__GIVEN EXERCISE__. Pull out every line with the word "None".

__INFORMATION SHOWN__.
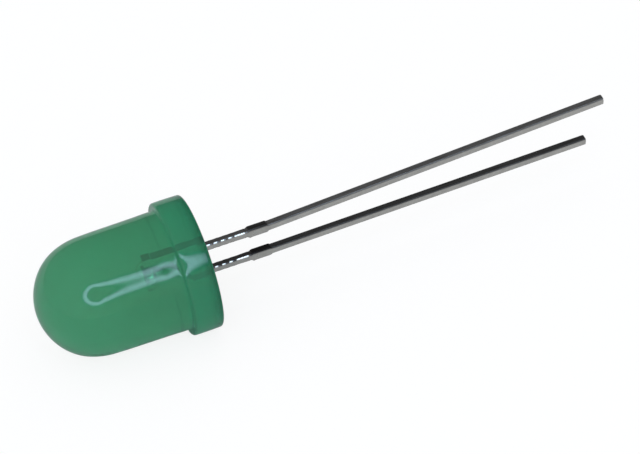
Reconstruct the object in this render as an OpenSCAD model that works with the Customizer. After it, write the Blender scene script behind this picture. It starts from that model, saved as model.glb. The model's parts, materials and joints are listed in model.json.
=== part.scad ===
// Round through hole LED, 10 mm: an epoxy lens cast round a stamped lead frame.
// The lens axis is the X axis: the dome points to -X and the legs to +X.
// +Z is the anode side, and the cathode flat faces -Z.
// The origin is the centre of the lens's rear face. Depths are counted from it, into the lens.

/* [Lens] */
// Diameter of the barrel and of the dome
lens_d = 10; // [8:0.1:13]
// Height of the lens, from its rear face to the tip of the dome
lens_h = 14.15; // [12:0.05:20]
// How far the flange stands out beyond the barrel
flange_out = 0.7; // [0.5:0.05:1.5]
// Thickness of the flange
flange_t = 2.5; // [1:0.1:4]
// Radius of the flange's rounded edges
flange_edge_r = 0.25; // [0.05:0.05:0.25]
// Fillet between the barrel and the flange
root_r = 0.15; // [0.05:0.05:0.2]
// How far the cathode flat stands out beyond the barrel
flat_proud = 0; // [0:0.05:0.4]
// Height of the epoxy collar that climbs each lead
collar_h = 0.2; // [0.1:0.05:0.4]

/* [Leads] */
// Distance between the centres of the two leads where they leave the lens
lead_pitch = 2.54; // [2.3:0.02:3.2]
// Width of a lead in the plane of the frame
lead_w = 0.54; // [0.4:0.02:0.64]
// Thickness of the sheet that the frame is stamped from
frame_t = 0.52; // [0.4:0.02:0.64]
// Radius of a leg's long edges
lead_edge_r = 0.06; // [0.02:0.01:0.1]
// Radius at a leg's cut tip
tip_r = 0.14; // [0.05:0.01:0.18]
// Length of the anode leg, from the rear face
anode_l = 36.2; // [10:0.1:45]
// Length of the cathode leg, from the rear face
cathode_l = 34.3; // [9:0.1:43]
// Angle by which the anode leg splays away from the other leg, past its stub
anode_splay = 2.9; // [-1:0.1:4]
// Angle by which the cathode leg splays away from the other leg, past its stub
cathode_splay = -0.8; // [-1:0.1:4]

/* [Tie bar stubs] */
// Distance from the rear face to the stubs
stub_x = 4.25; // [2:0.05:8]
// Length of a stub
stub_l = 1.83; // [1:0.01:3]
// How far a stub stands out from each side of its lead
stub_proud = 0.1; // [0.04:0.01:0.2]
// Length of the sheared slope at each end of a stub
stub_slope = 0.16; // [0.05:0.01:0.3]
// Height of the burr at the start of a stub
stub_burr = 0.05; // [0:0.01:0.08]

/* [Lead frame inside the lens] */
// Depth at which the leads widen into the anvil and the post
shoulder_depth = 1.2; // [0.8:0.1:1.6]
// Length over which the anvil slopes out to its full width
anvil_slope = 1.5; // [1:0.1:2]
// Depth of the anvil's top edge
anvil_depth = 4.2; // [3.6:0.1:5.2]
// How far the anvil reaches past the lens axis, towards the anode
anvil_reach = 0.42; // [0.3:0.02:0.5]
// Gap between the anode post and the cathode
frame_gap = 0.34; // [0.2:0.02:0.4]
// How far the anode's bond pad lies below the cup's rim
pad_drop = 0.2; // [0:0.05:0.4]
// How far the flag at the top of the anode post stands out beyond its lead
flag_out = 0.1; // [0.04:0.02:0.6]
// Height of the flag
flag_h = 0.7; // [0.4:0.1:1]
// Radius of the notches that lock the frame in the epoxy
notch_r = 0.16; // [0.08:0.02:0.2]

/* [Reflector cup] */
// Diameter of the round head that holds the cup
head_d = 1.44; // [1.2:0.02:1.8]
// How far the head stands up from the anvil's top edge
head_h = 0.9; // [0.7:0.05:1.2]
// How far the cone under the head reaches down into the anvil
head_root = 0.26; // [0.1:0.02:0.4]
// Width of the cup's rim
cup_rim = 0.14; // [0.08:0.01:0.2]
// Depth of the cup below its rim
cup_h = 0.36; // [0.3:0.02:0.5]
// Clearance between the adhesive and the edge of the cup's floor
cup_clear = 0.05; // [0.02:0.01:0.08]

/* [Die and wire] */
// Side of the square die
die_side = 0.32; // [0.2:0.02:0.4]
// Height of the die
die_h = 0.22; // [0.1:0.02:0.3]
// Thickness of the adhesive under the die
attach_t = 0.03; // [0.01:0.01:0.05]
// Height to which the adhesive climbs the die's sides
attach_climb = 0.09; // [0.05:0.01:0.1]
// How far the adhesive spreads beyond the die at the cup's floor
attach_spread = 0.1; // [0.06:0.01:0.12]
// Diameter of the bond wire
wire_d = 0.03; // [0.02:0.005:0.05]
// Height of the wire's loop above the straight line between its two ends
loop_rise = 0.6; // [0.4:0.05:0.9]
// Diameter of the ball that joins the wire to the die
ball_d = 0.1; // [0.08:0.01:0.14]
// Height of the ball and of the stitch at the wire's other end
bond_h = 0.04; // [0.03:0.01:0.06]
// Length of the stitch on the bond pad
stitch_l = 0.16; // [0.1:0.01:0.2]

/* [Hidden] */
$fn = 96;

// Overlap that makes two shapes of one piece fuse
fuse = 0.1;

// Lens
lens_r = lens_d / 2;
flange_r = lens_r + flange_out;
dome_centre = lens_h - lens_r;
flat_z = -(lens_r + flat_proud);

// Leads
lead_z = lead_pitch / 2;
lead_half_w = lead_w / 2;
corner_r = norm([lead_w, frame_t]) / 2;
stub_end = stub_x + stub_l;
bend_x = stub_end - stub_slope - fuse;

// Lead frame inside the lens
outer_edge = lead_z + lead_half_w;
inner_edge = lead_z - lead_half_w;
notch_depth = shoulder_depth + anvil_slope / 2;
head_r = head_d / 2;
head_depth = anvil_depth + head_h;
cone_depth = anvil_depth - head_root;
cone_l = head_r - frame_t / 2;
post_edge = anvil_reach + frame_gap;
post_top_edge = head_r + frame_gap;
flag_edge = outer_edge + flag_out;
pad_depth = head_depth - pad_drop;
pad_z = (post_top_edge + flag_edge) / 2;

// Die and wire
cup_floor = head_depth - cup_h;
attach_r = die_side / 2 + attach_spread;
die_top = cup_floor + attach_t + die_h;
wire_start = [-(die_top + bond_h / 2), 0];
wire_end = [-(pad_depth + bond_h / 2), pad_z];
wire_span = wire_end - wire_start;
loop_r = (pow(norm(wire_span) / 2, 2) + pow(loop_rise, 2)) / (2 * loop_rise);
loop_half_angle = acos(1 - loop_rise / loop_r);
span_angle = atan2(wire_span[1], wire_span[0]);

// Stands a shape that is drawn upwards on the lens axis, so that up becomes deeper into the lens
module into_lens() {
    rotate([0, -90, 0]) children();
}

// Turns a drawing in X and Y into one in X and Z
module in_frame_plane() {
    rotate([90, 0, 0]) children();
}

// A flat stamping of the frame's sheet, with its outline in X and Z
module stamping() {
    in_frame_plane() linear_extrude(frame_t, center = true) children();
}

// A rectangle with round corners, centred
module rounded_rectangle(width, height, radius) {
    square([width - 2 * radius, height], center = true);
    square([width, height - 2 * radius], center = true);
    for (x = [-1, 1], y = [-1, 1])
        translate([x * (width / 2 - radius), y * (height / 2 - radius)]) circle(radius);
}

// The section of a disc from its axis outwards, with both rims rounded
module disc_section(radius, height, edge_r) {
    square([radius - edge_r, height]);
    translate([0, edge_r]) square([radius, height - 2 * edge_r]);
    for (h = [edge_r, height - edge_r])
        translate([radius - edge_r, h]) circle(edge_r);
}

// A concave fillet in the corner between a vertical line at x = radius and a horizontal one at y = height
module fillet_section(radius, height, fillet_r) {
    difference() {
        translate([radius - fuse, height - fuse]) square(fillet_r + fuse);
        translate([radius + fillet_r, height + fillet_r]) circle(fillet_r);
    }
}

// The lens's section: half of it, from the rear face up to the tip of the dome
module lens_section() {
    disc_section(flange_r, flange_t, flange_edge_r);
    fillet_section(lens_r, flange_t, root_r);
    square([lens_r, dome_centre]);
    intersection() {
        translate([0, dome_centre]) circle(lens_r);
        translate([0, dome_centre - fuse]) square([lens_r, lens_r + fuse]);
    }
}

// What the cathode flat takes off the flange
module flat_cut() {
    past_rim = flange_r + fuse;
    translate([-(flange_t + root_r), -past_rim, -past_rim])
        cube([flange_t + root_r + fuse, 2 * past_rim, past_rim + flat_z]);
}

// The epoxy that climbs a lead where it leaves the rear face
module collar() {
    rotate([0, 90, 0]) rotate_extrude() {
        fillet_section(corner_r, 0, collar_h);
        translate([0, -fuse]) square([corner_r, collar_h + fuse]);
    }
}

// The epoxy as a solid form, before the lead frame is let into it
module lens_form() {
    difference() {
        into_lens() rotate_extrude() lens_section();
        flat_cut();
    }
    for (side = [-1, 1])
        translate([0, 0, side * lead_z]) collar();
}

// A square bar along X, with its long edges rounded
module bar(length) {
    rotate([0, 90, 0]) linear_extrude(length) rounded_rectangle(lead_w, frame_t, lead_edge_r);
}

// A bar whose far end has the rounded corners of a cut tip
module tipped_bar(length) {
    intersection() {
        bar(length);
        translate([-tip_r, 0, 0]) rotate([0, 90, 0])
            rotate_extrude() disc_section(corner_r, length + tip_r, tip_r);
    }
}

// What is left of the tie bar on a lead: sloped at its ends, with a burr on its lower side
module tie_bar_stub() {
    top = lead_half_w + stub_proud;
    stamping() polygon([
        [stub_x, lead_half_w],
        [stub_x + stub_slope, top],
        [stub_end - stub_slope, top],
        [stub_end, lead_half_w],
        [stub_end, -lead_half_w],
        [stub_end - stub_slope, -top],
        [stub_x + 2 * stub_slope, -top],
        [stub_x + stub_slope, -top - stub_burr],
        [stub_x, -lead_half_w]
    ]);
}

// One leg, straight as far as its stub and then splayed. side is 1 for the anode and -1 for the cathode
module leg(side, length, splay) {
    translate([0, 0, side * lead_z]) {
        translate([-shoulder_depth, 0, 0]) bar(shoulder_depth + bend_x + fuse);
        tie_bar_stub();
        translate([bend_x, 0, 0]) rotate([0, -side * splay, 0])
            translate([-fuse, 0, 0]) tipped_bar(length - bend_x + fuse);
    }
}

// A stamping inside the lens, with its outline in depth and Z
module inner_stamping() {
    stamping() mirror([1, 0]) children();
}

// The notch in the outer edge of the post or the anvil
module lock_notch() {
    translate([notch_depth, outer_edge]) circle(notch_r);
}

// The post inside the lens, with the flag that carries the bond pad
module anode_post() {
    inner_stamping() difference() {
        polygon([
            [shoulder_depth - fuse, inner_edge],
            [shoulder_depth, inner_edge],
            [shoulder_depth + anvil_slope, post_edge],
            [cone_depth - (post_top_edge - post_edge), post_edge],
            [cone_depth, post_top_edge],
            [pad_depth, post_top_edge],
            [pad_depth, flag_edge],
            [pad_depth - flag_h, flag_edge],
            [pad_depth - flag_h - flag_out, outer_edge],
            [shoulder_depth - fuse, outer_edge]
        ]);
        lock_notch();
    }
}

// The anvil inside the lens, up to the cup's head
module cathode_anvil() {
    inner_stamping() difference() {
        polygon([
            [shoulder_depth - fuse, -inner_edge],
            [shoulder_depth, -inner_edge],
            [shoulder_depth + anvil_slope, anvil_reach],
            [anvil_depth, anvil_reach],
            [anvil_depth, -head_r],
            [anvil_depth - (outer_edge - head_r), -outer_edge],
            [shoulder_depth - fuse, -outer_edge]
        ]);
        mirror([0, 1]) lock_notch();
    }
}

// The round head on the anvil, with the reflector cup let into its end
module cup_head() {
    into_lens() difference() {
        union() {
            translate([0, 0, cone_depth]) cylinder(r1 = frame_t / 2, r2 = head_r, h = cone_l);
            translate([0, 0, cone_depth + cone_l])
                cylinder(r = head_r, h = head_depth - cone_depth - cone_l);
        }
        translate([0, 0, cup_floor]) cylinder(r1 = attach_r + cup_clear, r2 = head_r - cup_rim, h = cup_h);
    }
}

module lens() {
    color("seagreen", 0.8) difference() {
        lens_form();
        anode_lead();
        cathode_lead();
        led_die();
        die_attach();
        bond_wire();
    }
}

module anode_lead() {
    color("silver") {
        leg(1, anode_l, anode_splay);
        anode_post();
    }
}

module cathode_lead() {
    color("silver") {
        leg(-1, cathode_l, cathode_splay);
        cathode_anvil();
        cup_head();
    }
}

module led_die() {
    color("khaki") into_lens()
        translate([-die_side / 2, -die_side / 2, cup_floor + attach_t]) cube([die_side, die_side, die_h]);
}

// The adhesive: a thin bed under the die, with a fillet up its sides
module die_attach() {
    color("gainsboro") difference() {
        into_lens() translate([0, 0, cup_floor])
            cylinder(r1 = attach_r, r2 = die_side / 2 + attach_t, h = attach_climb);
        led_die();
    }
}

// The gold wire: a ball on the die, one round loop, and a stitch on the anode's bond pad
module bond_wire() {
    color("gold") {
        into_lens() translate([0, 0, die_top]) cylinder(d = ball_d, h = bond_h);
        in_frame_plane() translate((wire_start + wire_end) / 2) rotate(span_angle)
            translate([0, loop_rise - loop_r]) rotate(90 - loop_half_angle)
                rotate_extrude(angle = 2 * loop_half_angle) translate([loop_r, 0]) circle(d = wire_d);
        translate([-pad_depth - bond_h, -ball_d / 2, pad_z - stitch_l / 2])
            cube([bond_h, ball_d, stitch_l]);
    }
}

lens();
anode_lead();
cathode_lead();
led_die();
die_attach();
bond_wire();
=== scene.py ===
"""The looks of a green 10 mm through hole LED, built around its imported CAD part.

The lens axis is X, with the dome at -X and the legs at +X. +Z is the anode side.
The LED lies on its cathode flat, so the floor is at the flat's height.
"""

import json
import math

import bmesh
import bpy
from mathutils import Matrix, Vector


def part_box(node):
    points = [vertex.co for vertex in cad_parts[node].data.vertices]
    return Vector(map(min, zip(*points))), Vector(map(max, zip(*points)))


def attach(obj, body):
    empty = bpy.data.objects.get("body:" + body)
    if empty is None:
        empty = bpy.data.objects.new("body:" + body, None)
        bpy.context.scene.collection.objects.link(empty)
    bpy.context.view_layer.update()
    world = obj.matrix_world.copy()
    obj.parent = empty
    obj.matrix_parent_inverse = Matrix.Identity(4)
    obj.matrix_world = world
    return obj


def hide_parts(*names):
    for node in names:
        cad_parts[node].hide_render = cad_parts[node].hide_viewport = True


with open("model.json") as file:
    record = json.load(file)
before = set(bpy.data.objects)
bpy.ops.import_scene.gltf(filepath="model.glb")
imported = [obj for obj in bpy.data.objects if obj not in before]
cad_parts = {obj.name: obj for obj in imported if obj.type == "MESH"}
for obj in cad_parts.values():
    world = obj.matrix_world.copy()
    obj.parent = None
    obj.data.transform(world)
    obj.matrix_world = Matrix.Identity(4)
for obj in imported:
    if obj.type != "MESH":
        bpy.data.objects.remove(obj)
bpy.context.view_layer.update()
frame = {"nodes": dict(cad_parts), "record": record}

MM = 0.001
WELD = 0.001 * MM
BODY = "root"
WHITE = (1.0, 1.0, 1.0, 1.0)
mounts = {mount["name"]: mount for mount in frame["record"]["mounts"]}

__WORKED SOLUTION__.
    if empty is None:
        empty = bpy.data.objects.new("body:" + body, None)
    obj.parent = None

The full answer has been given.